Nazzal is one half of Imperiali, the company he founded in 2013 with his business partner David Pasciuto. The pair met at a Geneva family office that assembled structured investments for wealthy clients and occasionally played concierge, sourcing gifts, cars and planes. The idea for Imperiali began with one such errand. "I took a client to a Davidoff store and asked for the most prestigious cigar they had," Pasciuto recalls, "but he was looking for a cigar not many people can afford." Even the costliest box failed to impress. "In the world of watches, or cars, you have brands like Pagani with products that cost two million dollars," Nazzal adds. "It's not the same with cigars."

That encounter eventually prompted the two to strike out on their own, with an initial ambition to create the ultimate cigar. Introduced to the Rubaina cigar-making family, who had carried their seeds out of Cuba during the revolution and replanted them in the Jalapa and Jamastran valleys of northern Nicaragua and southern Honduras, they developed Grand Cru cigars and refined the blend through blind tastings with Geneva's private cigar clubs. "Our intention was to create a cigar that suits the largest palate, wasn't too greasy and draws smoothly," Nazzal says.

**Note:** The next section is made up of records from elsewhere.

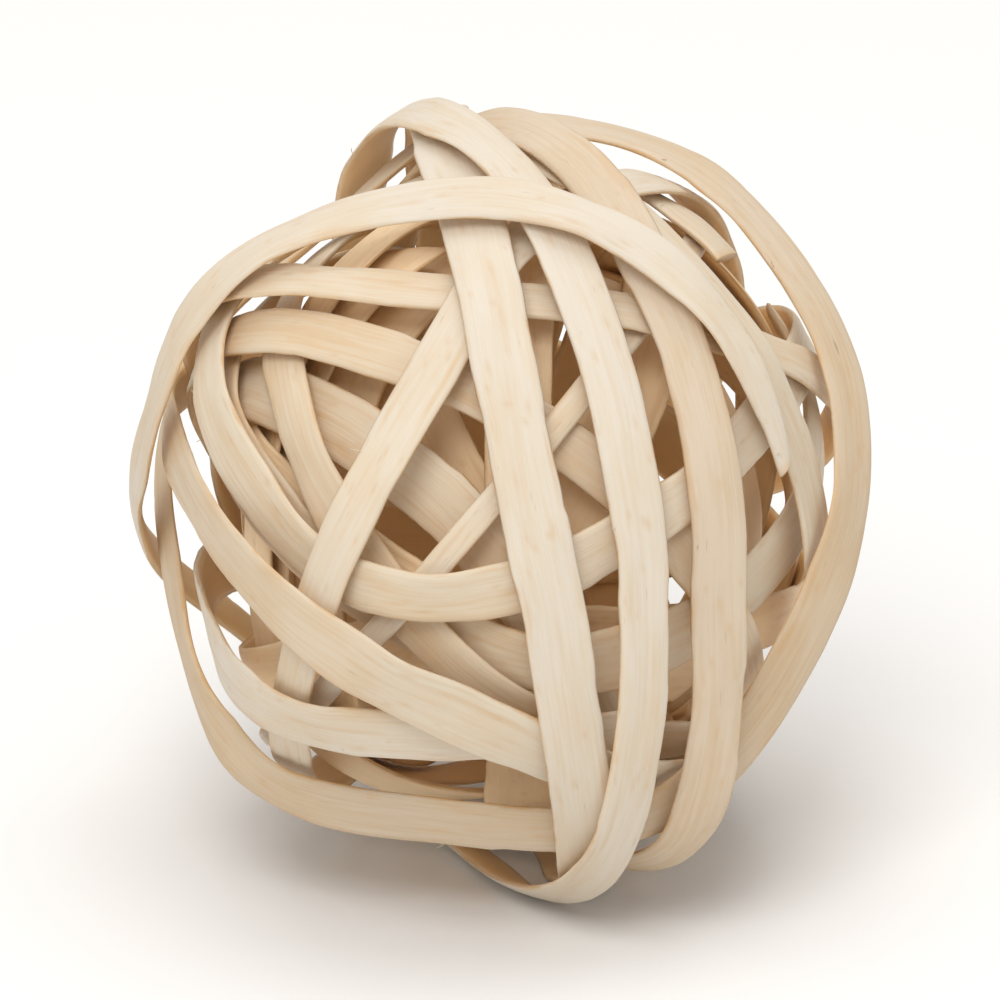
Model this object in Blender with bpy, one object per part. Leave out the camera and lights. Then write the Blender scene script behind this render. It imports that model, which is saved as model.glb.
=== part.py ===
"""A decorative ball, wound by hand from long strips of split and peeled cane.

Each strip is one flat ribbon that goes two or three times round the ball. It lies on the strips wound before it,
pulled tight over every crossing and springing out a little in between, and nothing fills the hollow inside.
The ball rests on a small flat spot, with its front towards -Y. Metres, +Z up, the origin under the ball's middle.
"""

import math
from collections import namedtuple

import bmesh
import bpy
import numpy as np
from mathutils import Matrix, Quaternion, Vector
from mathutils.kdtree import KDTree

# Driving dimensions
HOLLOW_RADIUS = 0.0172  # free space inside the first strip
CORE_GROWTH = 0.0009  # how much wider each core strip springs than the one wound before it
OUTER_GROWTH = 0.00035  # the same of the outer strips
STRIP_THICKNESS = 0.00065  # at the crown of the rounded outer face
EDGE_THICKNESS = 0.0005  # where the outer face turns down to the edge
EDGE_ROUNDING = 0.00025  # how far the edge leans in from the flat inner face
TOUCH_GAP = 0.0003  # kept between two strips where they cross
FLAT_SPOT_DEPTH = 0.0005  # how much of the lowest strips the flat spot takes off
NARROW = 0.0018  # widths of the strips
SLIM = 0.0032
MIDDLING = 0.0038
BROAD = 0.0045
WIDEST = 0.0054
LAYER = STRIP_THICKNESS + TOUCH_GAP  # how far one strip lifts the next

# The number of strips
CORE_COUNT = 3
OUTER_COUNT = 8

# How a strip gives
SPRING_ROUNDS = 80  # the more, the wider a strip bends over a crossing
BEND_ROUNDS = 60  # the more, the rounder it bends where a crossing holds it up
BEND_REACH = 13  # samples on each side of a crossing that rise with it
ROLL_ROUNDS = 8
LARGEST_ROLL = math.radians(9)  # how far a strip leans over to lie on its neighbours

# Where the front looks, which is the side that the sighted passes are laid out on
SIGHT_ELEVATION = math.radians(21)

# Working steps
STEP_ANGLE = math.radians(1.5)  # between two samples along a strip
STEP_ACROSS = 0.0006
FACET_SLACK = 0.00018  # how far a facet may stray from the true line of the strip
LONGEST_FACET = math.radians(14)
FOOTPRINT_SHARE = 0.7  # a sample stands for the surface this share of the spacing around it
LEAST_SWING = math.radians(80)  # the shortest stretch in which a strip turns to its next pass
OWN_LAG = math.radians(60)  # a strip can cross itself this much later

TONES = {
    "bleached_cane": (0.80, 0.71, 0.57, 1.0),
    "cream_cane": (0.76, 0.64, 0.47, 1.0),
    "tan_cane": (0.64, 0.48, 0.31, 1.0),
}
CANE_ROUGHNESS = 0.62

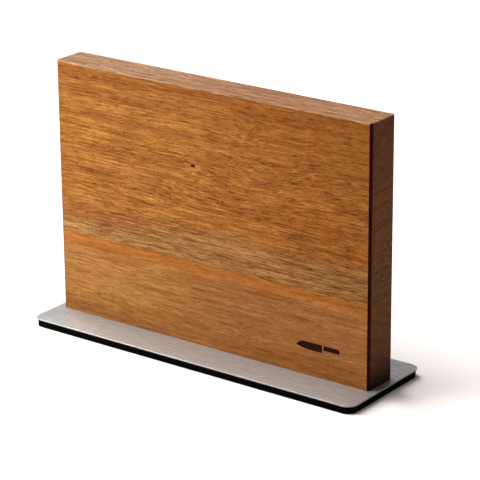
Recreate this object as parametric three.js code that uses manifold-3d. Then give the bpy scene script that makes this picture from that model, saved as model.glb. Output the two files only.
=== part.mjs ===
// Magnetic knife block: an upright acacia panel standing on a stainless steel plate with a rubber pad.
// The panel is two boards glued face to face. Each board is three staves glued edge to edge, and hides two
// rows of bar magnets behind a thin skin of wood. Screws come up through the plate into threaded inserts.
// Millimetres, +Z up. X runs along the panel, -Y is the front, and the origin is under the pad's centre.
import * as THREE from 'three';
import Module from 'manifold-3d';
import { ConvexGeometry } from 'three/addons/geometries/ConvexGeometry.js';
import { mergeVertices } from 'three/addons/utils/BufferGeometryUtils.js';

// ---- driving dimensions -------------------------------------------------------------------------------

// base; the plate runs past each end of the panel by its end margin
const PLATE_END_MARGIN = 7;
const PLATE_DEPTH = 110;
const PLATE_THICKNESS = 1.2;
const PLATE_CORNER_RADIUS = 10;
const PAD_THICKNESS = 6.8;
const PAD_INSET = 1.2;

// panel
const PANEL_WIDTH = 340;
const PANEL_HEIGHT = 238;
const LOWER_STAVE_HEIGHT = 78;
const UPPER_STAVE_HEIGHT = 52;
const CORNER_CHAMFER = 2.2;
const TOP_CHAMFER = 1;

// what one board holds, from its outer face to the glue line between the boards
const SKIN = 3;
const MAGNET_THICKNESS = 10;
const YOKE_THICKNESS = 3;
const GLUE_RELIEF = 2;

// magnets and the steel strip behind each row of them
const MAGNETS_PER_ROW = 6;
const MAGNET_LENGTH = 40;
const MAGNET_HEIGHT = 20;
const ROW_END_MARGIN = 20;
const POCKET_CLEARANCE = 0.4;

// dowels that line the two boards up
const DOWEL_DIAMETER = 8;
const DOWEL_LENGTH = 22;
const DOWEL_SPACING = 200;
const DOWEL_EDGE_DISTANCE = 14;
const DOWEL_CLEARANCE = 0.3;

// M6 button head screws, washers and inserts
const SCREW_SPACING = 250;
const SCREW_DIAMETER = 6;
const SCREW_LENGTH = 16;
const SCREW_HEAD_DIAMETER = 10.5;
const SCREW_HEAD_HEIGHT = 3.3;
const SCREW_TIP_CHAMFER = 0.8;
const SOCKET_ACROSS_FLATS = 4;
const SOCKET_DEPTH = 2.1;
const WASHER_DIAMETER = 12;
const WASHER_THICKNESS = 1.6;
const INSERT_DIAMETER = 9;
const INSERT_LENGTH = 12;
const SCREW_HOLE_CLEARANCE = 0.3;
const THREAD_CLEARANCE = 0.15;
const PAD_HOLE_CLEARANCE = 1.5;
const TIP_ROOM = 2;

// plain knife sign, sunk into the front of the lower stave
const SIGN_FROM_RIGHT_END = 52.5;
const SIGN_FROM_FOOT = 27.5;
const SIGN_DEPTH = 0.4;
const SIGN_BLADE_LENGTH = 27;
const SIGN_BLADE_HEIGHT = 7;
const SIGN_HANDLE_LENGTH = 17;
const SIGN_HANDLE_HEIGHT = 4.4;
const SIGN_GAP = 1.4;

// fineness of round shapes
const ROUND_STEPS = 40;
const CORNER_STEPS = 12;

// ---- sizes and places that follow from them -----------------------------------------------------------

const boardThickness = SKIN + MAGNET_THICKNESS + YOKE_THICKNESS + GLUE_RELIEF;
const panelThickness = 2 * boardThickness;
const plateWidth = PANEL_WIDTH + 2 * PLATE_END_MARGIN;
const plateBottom = PAD_THICKNESS;
const panelBottom = plateBottom + PLATE_THICKNESS;
const panelTop = panelBottom + PANEL_HEIGHT;
const lowerJoint = panelBottom + LOWER_STAVE_HEIGHT;
const upperJoint = panelTop - UPPER_STAVE_HEIGHT;

// each row of magnets lies along the middle of its own stave, so that no pocket crosses a glue line
const rows = [
  { name: 'upper', height: (upperJoint + panelTop) / 2 },
  { name: 'lower', height: (lowerJoint + upperJoint) / 2 },
];
const rowLength = PANEL_WIDTH - 2 * ROW_END_MARGIN;
const magnetPitch = (rowLength - MAGNET_LENGTH) / (MAGNETS_PER_ROW - 1);
const magnetCentres = Array.from(
  { length: MAGNETS_PER_ROW },
  (_, i) => (MAGNET_LENGTH - rowLength) / 2 + i * magnetPitch,
);

// the front board is on the -Y side and the rear board on the +Y side
const boards = [
  { name: 'front', side: -1 },
  { name: 'rear', side: 1 },
];
const staves = [
  { name: 'lower', from: panelBottom, to: lowerJoint },
  { name: 'middle', from: lowerJoint, to: upperJoint },
  { name: 'upper', from: upperJoint, to: panelTop },
];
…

The cigar was only the beginning. The pair then envisioned the Emperador, a chest to house them that required 17,000 hours of work by a hundred craftsmen, 27 different crafts and 33 microprocessors to produce its 3,500-plus components, of which 2,765 were manufactured from scratch. "We wanted to surpass the limits of what is technically achievable," says Pasciuto. To do it, they recruited some of Switzerland's best engineers; on their team's conference table in Lausanne is engraved a Cocteau line: "Je ne savais pas que c'est impossible, alors je l'ai fait." I didn't know it was impossible, so I did it.

The result could be mistaken for a luxury safe, but it is far more than a humidor. A gleaming chest weighing almost 40 kilogrammes, it carries an LCD display that wakes the moment you approach a touch-sensitive, gold-plated logo, arranged around a 323-part custom tourbillon. Three indicators regulate humidity, internal temperature, an 80-hour power reserve and the number of cigars remaining. Enter a programmable code and the lid opens to reveal cigars sheathed in gold leaf, set radially in glass tubes.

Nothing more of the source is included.